Shortly after the Omani gunboat exchanges fire with the American ship, a Soviet submarine slips through the perimeter of American picket ships and is tracked on a course towards the Nimitz, which attempts to defend itself by deploying depth charges in an effort to sink the sub. When these fail to stop the submarine, a massive explosion erupts from the water, indicating that a nuclear depth bomb may have been used. Boyle evacuates into the carrier's island, confronting an officer to find out who provided authorization for the nuclear attack, but cannot get a clear answer. A nuclear weapon explodes inside the carrier group, causing an unknown level of damage, though the Nimitz stays afloat. As an injured Boyle remarks that a nuclear exchange must have taken place, the sound of another explosion is heard, and CVN loses contact with him.

At this point, the White House is completely evacuated, with the President, Joint Chiefs of Staff, and other White House officials evacuated onto the National Emergency Airborne Command Post plane with the Strategic Air Command's airborne command center Looking Glass in accompaniment, and the Emergency Broadcast System is activated.

In the moments before CVN's broadcast is transferred over to the Emergency Broadcast System, Tobin reiterates his optimism, discussing the opinions of a deceased colleague who was considered an expert in nuclear war scenarios.

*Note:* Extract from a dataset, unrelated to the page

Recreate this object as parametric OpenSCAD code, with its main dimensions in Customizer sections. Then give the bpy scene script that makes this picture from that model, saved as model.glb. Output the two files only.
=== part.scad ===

His colleague held the belief that a nuclear exchange would someday take place, but when the two superpowers were confronted with the horror of the situation, they would choose peace over war. As the now-disillusioned Tobin prepares to turn things over to the EBS, it is obvious that he is shaken by the events that have occurred, and is almost mournfully afraid of the inescapable realization that there may be no future at all for humankind.

The film ends with the takeoff of an aircraft from Andrews Air Force Base, presumably the President’s airborne command post, or Looking Glass, as the CVN broadcast is cut off, replaced by an Emergency Action Notification message.